Sont également définies les clés de financement du projet. Pour la seule partie transfrontalière, le coût s’élève à 8, 5 milliards d’euros, à répartir entre l’Union européenne, qui devrait en prendre 40 % à sa charge, et les deux parties : la France paiera 42, 1 % du reliquat, soit 2, 15 milliards d’euros, sur plusieurs années, et l’Italie, 57, 9 %.

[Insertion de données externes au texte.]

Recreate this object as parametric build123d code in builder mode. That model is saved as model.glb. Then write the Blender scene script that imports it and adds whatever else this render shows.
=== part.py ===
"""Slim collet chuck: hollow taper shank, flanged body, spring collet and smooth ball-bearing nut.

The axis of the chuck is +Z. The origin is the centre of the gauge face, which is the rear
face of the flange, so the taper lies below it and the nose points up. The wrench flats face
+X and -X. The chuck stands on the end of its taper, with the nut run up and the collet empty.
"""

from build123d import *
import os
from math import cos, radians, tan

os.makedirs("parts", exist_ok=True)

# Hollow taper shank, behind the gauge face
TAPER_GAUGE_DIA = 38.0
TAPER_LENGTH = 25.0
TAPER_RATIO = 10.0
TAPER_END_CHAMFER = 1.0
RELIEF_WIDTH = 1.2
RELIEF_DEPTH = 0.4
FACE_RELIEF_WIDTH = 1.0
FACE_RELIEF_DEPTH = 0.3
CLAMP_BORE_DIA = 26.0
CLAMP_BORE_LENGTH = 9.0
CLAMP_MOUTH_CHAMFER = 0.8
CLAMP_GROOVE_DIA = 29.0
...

En effet, afin d’atteindre l’objectif d’un réseau européen de transport moderne et interconnecté, l’Union européenne a décidé d’y consacrer, dans le cadre de son programme Trans-European Transport Networks, ou TEN-T, 26 milliards d’euros sur la période 2014-2020, c’est-à-dire trois fois plus que sur la période précédente.
Le 17 octobre dernier, vous l’avez rappelé, monsieur le ministre, le commissaire européen chargé des transports, M. Siim Kallas, a rappelé l’importance de ce dossier, le soutien plein et entier de la Commission européenne à la nouvelle ligne ferroviaire et la nécessité, pour les États, de mettre en œuvre concrètement ce projet.
Bien sûr, ce cofinancement suppose aussi le respect de certaines conditions, au premier rang desquelles la présentation d’un plan d’investissement par les deux États, mais également la mise en place d’une procédure d’appel d’offres et d’une évaluation externe et interne pour la sélection du projet proposé.
Les deux États doivent aussi ratifier l’accord aujourd’hui soumis à l’approbation du Sénat et installer le nouveau promoteur. Cela nécessite, en premier lieu, un soutien politique infaillible ! Je sais que tel est votre cas, monsieur le ministre.